Four main themes will play out in the global market in 2017.
Firstly, the growth in South American production and exports, and with new market access South American producers will have a strong influence on global trade. Supply into the US market will be competitive, not only with the growing domestic beef, chicken and pork production, but between new competitors such as Brazil. Import demand from China is expected to grow given a reduction in domestic production, however, a weaker economy will potentially reduce demand for beef in the general population.
Finally, the opportunities in South East Asia with large growth potential but demand sensitive to cheap Indian buffalo and political decisions.

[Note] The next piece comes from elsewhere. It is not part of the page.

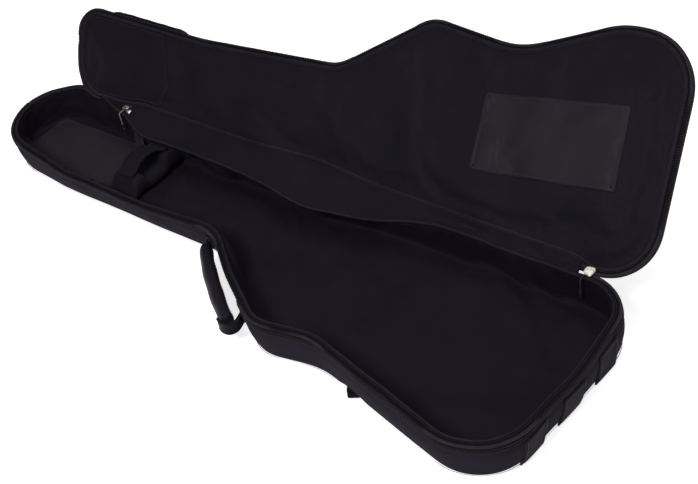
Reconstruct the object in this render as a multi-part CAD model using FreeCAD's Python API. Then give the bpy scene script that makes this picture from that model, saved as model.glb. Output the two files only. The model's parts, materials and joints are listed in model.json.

Beyond those themes, there are a couple of things to watch in 2017 including access to the Indonesian market and the potential of US and China to establish official beef trade. Late in 2016 the US and NZ were successful in a dispute lodged with the WTO over some of the Indonesian trading arrangements. While Indonesia is appealing the decision it could be the catalyst for changes to the whole quota system.
In late 2016 the Chinese premier announced China could soon allow imports of US beef. While still a potential, there are a number of technical requirements that need to be resolved before any product can be shipped, furthermore, the new US president may have an influence on this outcome.
In all there is expected to be downward pressure on Queensland cattle prices from the global market. The combatant for this is domestic restocking demand, and that, will depend to a large extent on the weather.